#### STATED GOAL:
Extract, unchanged, each line of the listing below from its first line through the line that contains "355, 369)), 'red');", inclusive, and nothing else.
--- Start of DATA BLOCK ---
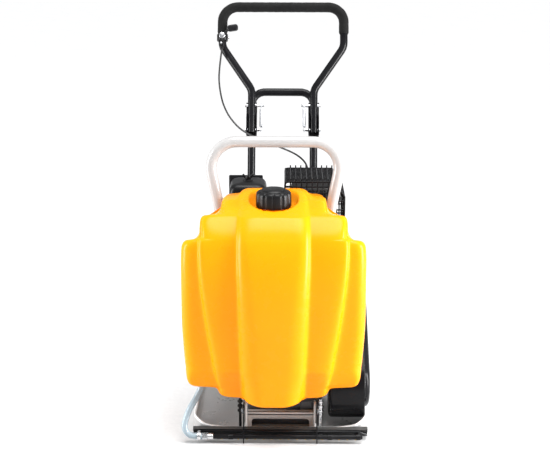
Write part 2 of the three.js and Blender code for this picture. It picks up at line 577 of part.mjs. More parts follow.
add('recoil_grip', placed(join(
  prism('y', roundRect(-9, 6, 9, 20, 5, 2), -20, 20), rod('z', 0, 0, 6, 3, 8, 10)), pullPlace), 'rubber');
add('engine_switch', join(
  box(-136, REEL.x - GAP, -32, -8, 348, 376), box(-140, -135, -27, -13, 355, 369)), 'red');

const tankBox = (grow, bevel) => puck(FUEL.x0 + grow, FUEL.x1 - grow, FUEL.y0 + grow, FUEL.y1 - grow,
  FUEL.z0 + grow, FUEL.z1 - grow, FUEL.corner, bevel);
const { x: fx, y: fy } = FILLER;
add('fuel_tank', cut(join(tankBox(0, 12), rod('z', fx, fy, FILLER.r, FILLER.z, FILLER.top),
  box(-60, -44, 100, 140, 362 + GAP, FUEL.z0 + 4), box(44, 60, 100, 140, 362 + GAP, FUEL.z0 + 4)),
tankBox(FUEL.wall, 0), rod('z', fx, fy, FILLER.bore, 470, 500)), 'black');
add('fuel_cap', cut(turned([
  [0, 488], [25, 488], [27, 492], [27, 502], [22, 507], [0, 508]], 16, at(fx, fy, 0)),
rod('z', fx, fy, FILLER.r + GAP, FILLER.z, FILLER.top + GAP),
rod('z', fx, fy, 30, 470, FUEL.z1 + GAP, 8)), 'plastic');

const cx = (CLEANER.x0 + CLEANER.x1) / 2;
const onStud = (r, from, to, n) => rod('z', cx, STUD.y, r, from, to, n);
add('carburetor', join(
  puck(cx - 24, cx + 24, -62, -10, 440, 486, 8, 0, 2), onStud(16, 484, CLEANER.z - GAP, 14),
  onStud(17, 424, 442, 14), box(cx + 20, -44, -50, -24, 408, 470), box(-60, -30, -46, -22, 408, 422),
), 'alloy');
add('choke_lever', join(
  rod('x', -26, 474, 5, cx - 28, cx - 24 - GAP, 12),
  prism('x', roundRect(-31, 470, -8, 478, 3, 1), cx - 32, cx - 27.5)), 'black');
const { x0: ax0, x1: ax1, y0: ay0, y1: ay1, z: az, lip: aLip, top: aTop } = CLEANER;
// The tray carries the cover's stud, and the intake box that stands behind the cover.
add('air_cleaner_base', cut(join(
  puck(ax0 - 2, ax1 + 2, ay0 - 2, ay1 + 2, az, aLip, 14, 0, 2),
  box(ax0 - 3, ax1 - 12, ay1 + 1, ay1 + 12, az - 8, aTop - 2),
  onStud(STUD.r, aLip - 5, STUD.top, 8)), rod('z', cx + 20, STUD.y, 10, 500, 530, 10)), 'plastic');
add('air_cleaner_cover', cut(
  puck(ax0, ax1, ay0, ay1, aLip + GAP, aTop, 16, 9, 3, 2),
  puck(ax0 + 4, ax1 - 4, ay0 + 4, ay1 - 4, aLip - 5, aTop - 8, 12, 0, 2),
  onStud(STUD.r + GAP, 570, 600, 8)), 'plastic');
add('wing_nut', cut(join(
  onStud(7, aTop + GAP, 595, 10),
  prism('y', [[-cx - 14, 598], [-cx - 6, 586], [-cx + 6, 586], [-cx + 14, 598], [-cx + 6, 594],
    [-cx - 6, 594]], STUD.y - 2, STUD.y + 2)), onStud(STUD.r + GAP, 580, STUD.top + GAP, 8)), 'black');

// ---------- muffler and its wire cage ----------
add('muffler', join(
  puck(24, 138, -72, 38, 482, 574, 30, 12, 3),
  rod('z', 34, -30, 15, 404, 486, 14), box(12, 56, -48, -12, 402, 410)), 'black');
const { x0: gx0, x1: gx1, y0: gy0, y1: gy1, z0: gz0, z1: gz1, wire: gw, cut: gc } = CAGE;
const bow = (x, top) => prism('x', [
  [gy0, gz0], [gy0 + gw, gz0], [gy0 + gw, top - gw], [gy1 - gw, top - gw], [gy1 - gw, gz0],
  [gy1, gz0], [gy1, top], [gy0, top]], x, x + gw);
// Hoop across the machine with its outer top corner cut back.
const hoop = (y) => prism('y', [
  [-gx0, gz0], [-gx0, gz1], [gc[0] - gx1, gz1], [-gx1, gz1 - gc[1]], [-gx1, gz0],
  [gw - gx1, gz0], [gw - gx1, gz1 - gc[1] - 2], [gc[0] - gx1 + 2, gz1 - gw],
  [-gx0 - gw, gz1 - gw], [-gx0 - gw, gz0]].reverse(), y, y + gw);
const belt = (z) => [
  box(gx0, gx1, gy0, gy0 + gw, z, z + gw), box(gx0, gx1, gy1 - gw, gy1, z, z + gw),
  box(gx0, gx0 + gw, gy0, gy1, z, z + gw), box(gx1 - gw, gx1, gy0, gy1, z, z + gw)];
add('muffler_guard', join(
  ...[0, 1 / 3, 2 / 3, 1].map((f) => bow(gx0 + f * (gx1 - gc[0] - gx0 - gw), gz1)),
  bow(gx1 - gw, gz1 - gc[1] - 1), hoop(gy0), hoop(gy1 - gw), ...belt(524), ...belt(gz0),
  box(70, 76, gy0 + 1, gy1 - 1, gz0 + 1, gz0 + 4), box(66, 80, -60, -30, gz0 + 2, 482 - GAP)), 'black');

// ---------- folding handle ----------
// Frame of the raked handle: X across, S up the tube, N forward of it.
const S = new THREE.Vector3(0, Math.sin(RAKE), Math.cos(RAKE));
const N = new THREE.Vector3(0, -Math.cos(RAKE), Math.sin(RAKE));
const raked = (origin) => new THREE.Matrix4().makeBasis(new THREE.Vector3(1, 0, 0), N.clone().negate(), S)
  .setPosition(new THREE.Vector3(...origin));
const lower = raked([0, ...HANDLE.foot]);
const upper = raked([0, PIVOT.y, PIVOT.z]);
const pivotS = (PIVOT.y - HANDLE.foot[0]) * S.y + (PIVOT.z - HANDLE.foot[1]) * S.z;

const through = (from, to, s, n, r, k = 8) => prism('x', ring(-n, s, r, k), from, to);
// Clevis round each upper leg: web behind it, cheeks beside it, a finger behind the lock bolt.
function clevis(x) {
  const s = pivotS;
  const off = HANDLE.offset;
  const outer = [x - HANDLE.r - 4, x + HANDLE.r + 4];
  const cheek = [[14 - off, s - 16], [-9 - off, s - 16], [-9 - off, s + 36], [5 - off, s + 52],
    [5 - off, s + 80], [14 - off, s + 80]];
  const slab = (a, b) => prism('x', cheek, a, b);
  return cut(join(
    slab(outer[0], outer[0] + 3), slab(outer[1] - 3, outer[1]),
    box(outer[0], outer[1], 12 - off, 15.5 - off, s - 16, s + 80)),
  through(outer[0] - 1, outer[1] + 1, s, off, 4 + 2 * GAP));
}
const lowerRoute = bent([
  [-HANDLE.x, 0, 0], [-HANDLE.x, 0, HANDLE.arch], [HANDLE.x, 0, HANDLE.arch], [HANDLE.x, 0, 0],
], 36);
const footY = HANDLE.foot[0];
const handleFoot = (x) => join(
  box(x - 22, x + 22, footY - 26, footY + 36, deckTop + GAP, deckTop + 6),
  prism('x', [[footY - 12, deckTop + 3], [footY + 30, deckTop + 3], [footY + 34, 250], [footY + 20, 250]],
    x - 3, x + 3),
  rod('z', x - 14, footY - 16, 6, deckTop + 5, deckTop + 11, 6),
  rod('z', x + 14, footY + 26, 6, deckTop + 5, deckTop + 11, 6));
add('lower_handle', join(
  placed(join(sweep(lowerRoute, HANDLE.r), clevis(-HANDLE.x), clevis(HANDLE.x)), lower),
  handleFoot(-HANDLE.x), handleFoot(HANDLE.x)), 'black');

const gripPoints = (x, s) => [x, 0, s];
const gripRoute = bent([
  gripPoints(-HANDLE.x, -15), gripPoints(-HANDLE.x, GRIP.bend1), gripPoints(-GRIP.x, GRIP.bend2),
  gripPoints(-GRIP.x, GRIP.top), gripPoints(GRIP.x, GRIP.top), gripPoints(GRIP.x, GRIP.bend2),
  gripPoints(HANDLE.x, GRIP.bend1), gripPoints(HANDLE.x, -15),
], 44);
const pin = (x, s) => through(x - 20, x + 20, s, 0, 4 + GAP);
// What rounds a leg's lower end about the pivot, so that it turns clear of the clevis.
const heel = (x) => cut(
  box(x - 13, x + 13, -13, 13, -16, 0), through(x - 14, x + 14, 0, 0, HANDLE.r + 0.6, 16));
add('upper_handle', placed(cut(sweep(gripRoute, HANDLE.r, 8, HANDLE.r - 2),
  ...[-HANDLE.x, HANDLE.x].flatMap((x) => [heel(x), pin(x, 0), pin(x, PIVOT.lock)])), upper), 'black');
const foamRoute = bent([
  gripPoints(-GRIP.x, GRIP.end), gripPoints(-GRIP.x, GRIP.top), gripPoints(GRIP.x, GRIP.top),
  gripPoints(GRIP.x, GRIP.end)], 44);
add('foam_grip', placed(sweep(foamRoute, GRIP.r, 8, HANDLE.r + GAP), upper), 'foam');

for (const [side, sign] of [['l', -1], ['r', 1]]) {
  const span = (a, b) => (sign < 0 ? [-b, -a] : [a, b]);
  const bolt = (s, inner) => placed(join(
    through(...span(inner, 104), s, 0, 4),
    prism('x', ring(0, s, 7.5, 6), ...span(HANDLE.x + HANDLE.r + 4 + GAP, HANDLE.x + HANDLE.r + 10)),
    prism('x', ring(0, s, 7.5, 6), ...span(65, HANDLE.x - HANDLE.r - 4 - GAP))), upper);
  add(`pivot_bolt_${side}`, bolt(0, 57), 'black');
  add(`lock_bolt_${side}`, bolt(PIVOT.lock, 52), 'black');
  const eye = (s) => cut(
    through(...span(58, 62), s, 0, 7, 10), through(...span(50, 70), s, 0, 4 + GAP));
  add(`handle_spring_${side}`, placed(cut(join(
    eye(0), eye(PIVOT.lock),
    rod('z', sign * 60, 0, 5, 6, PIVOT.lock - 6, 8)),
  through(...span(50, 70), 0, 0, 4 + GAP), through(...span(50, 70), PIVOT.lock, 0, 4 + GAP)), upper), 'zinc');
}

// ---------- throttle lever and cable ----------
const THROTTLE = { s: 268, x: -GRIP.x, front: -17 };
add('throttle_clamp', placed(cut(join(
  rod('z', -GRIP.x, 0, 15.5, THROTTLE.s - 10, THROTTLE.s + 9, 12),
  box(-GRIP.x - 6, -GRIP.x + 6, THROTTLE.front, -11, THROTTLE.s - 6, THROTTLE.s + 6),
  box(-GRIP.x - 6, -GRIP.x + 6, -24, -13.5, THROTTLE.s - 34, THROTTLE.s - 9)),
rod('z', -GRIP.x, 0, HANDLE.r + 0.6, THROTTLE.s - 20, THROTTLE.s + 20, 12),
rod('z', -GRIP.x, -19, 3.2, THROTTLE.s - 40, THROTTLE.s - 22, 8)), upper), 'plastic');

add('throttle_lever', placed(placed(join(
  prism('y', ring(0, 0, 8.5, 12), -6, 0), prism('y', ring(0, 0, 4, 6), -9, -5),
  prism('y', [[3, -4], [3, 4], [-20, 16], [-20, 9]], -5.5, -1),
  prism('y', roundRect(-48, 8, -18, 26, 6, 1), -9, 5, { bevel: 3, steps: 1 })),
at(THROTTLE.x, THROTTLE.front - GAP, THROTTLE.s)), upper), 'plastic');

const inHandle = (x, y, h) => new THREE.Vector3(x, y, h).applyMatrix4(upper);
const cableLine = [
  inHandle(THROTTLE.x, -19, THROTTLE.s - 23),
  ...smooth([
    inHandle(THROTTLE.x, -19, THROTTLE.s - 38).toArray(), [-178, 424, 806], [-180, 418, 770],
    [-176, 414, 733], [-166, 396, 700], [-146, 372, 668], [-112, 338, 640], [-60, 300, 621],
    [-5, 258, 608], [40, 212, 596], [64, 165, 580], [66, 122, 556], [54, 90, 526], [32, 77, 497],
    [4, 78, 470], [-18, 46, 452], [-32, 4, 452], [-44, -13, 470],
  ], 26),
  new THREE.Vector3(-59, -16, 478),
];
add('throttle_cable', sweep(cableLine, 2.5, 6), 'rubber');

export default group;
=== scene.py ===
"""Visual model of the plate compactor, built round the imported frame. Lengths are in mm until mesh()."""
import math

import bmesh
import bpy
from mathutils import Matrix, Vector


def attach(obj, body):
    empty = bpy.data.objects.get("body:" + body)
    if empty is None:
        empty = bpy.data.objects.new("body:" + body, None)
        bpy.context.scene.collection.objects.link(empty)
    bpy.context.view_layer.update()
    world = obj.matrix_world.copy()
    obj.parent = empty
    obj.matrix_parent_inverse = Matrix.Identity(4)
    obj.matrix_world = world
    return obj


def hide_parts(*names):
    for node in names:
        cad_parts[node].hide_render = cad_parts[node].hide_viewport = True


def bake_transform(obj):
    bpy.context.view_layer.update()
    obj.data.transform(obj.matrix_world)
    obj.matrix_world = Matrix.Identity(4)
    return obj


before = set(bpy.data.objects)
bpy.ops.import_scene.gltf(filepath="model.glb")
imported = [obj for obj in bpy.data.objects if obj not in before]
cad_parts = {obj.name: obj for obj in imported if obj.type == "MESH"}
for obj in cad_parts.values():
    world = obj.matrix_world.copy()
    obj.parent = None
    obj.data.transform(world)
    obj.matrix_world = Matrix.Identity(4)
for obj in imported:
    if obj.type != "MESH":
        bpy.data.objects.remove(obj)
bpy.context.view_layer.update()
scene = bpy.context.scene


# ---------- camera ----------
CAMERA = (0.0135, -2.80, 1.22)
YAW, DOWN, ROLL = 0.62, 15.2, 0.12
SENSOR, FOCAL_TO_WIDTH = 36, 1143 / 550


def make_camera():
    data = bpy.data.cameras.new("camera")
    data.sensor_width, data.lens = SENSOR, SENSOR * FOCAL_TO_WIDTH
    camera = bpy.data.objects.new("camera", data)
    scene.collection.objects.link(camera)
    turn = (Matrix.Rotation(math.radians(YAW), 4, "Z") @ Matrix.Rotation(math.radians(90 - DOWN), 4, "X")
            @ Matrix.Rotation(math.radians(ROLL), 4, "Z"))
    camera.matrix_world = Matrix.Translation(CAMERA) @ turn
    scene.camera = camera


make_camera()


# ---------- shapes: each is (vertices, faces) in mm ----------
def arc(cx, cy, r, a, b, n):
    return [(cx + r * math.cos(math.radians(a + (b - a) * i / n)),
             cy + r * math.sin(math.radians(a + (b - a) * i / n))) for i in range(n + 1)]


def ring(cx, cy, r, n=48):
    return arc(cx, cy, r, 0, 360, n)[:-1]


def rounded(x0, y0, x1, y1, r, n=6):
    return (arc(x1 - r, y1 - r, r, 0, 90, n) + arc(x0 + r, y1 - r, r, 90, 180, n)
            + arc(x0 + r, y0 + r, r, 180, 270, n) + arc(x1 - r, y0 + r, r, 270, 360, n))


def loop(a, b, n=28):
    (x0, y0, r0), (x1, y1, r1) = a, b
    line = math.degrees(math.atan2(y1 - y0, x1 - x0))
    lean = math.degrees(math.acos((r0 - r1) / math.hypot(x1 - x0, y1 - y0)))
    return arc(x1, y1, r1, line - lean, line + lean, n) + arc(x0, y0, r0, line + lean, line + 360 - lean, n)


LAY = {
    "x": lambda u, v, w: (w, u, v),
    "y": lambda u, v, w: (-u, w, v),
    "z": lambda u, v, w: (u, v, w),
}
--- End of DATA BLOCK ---
#### TASK RESULT:
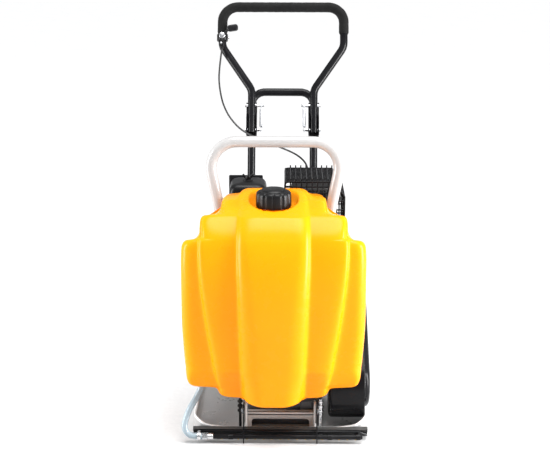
Write part 2 of the three.js and Blender code for this picture. It picks up at line 577 of part.mjs. More parts follow.
add('recoil_grip', placed(join(
  prism('y', roundRect(-9, 6, 9, 20, 5, 2), -20, 20), rod('z', 0, 0, 6, 3, 8, 10)), pullPlace), 'rubber');
add('engine_switch', join(
  box(-136, REEL.x - GAP, -32, -8, 348, 376), box(-140, -135, -27, -13, 355, 369)), 'red');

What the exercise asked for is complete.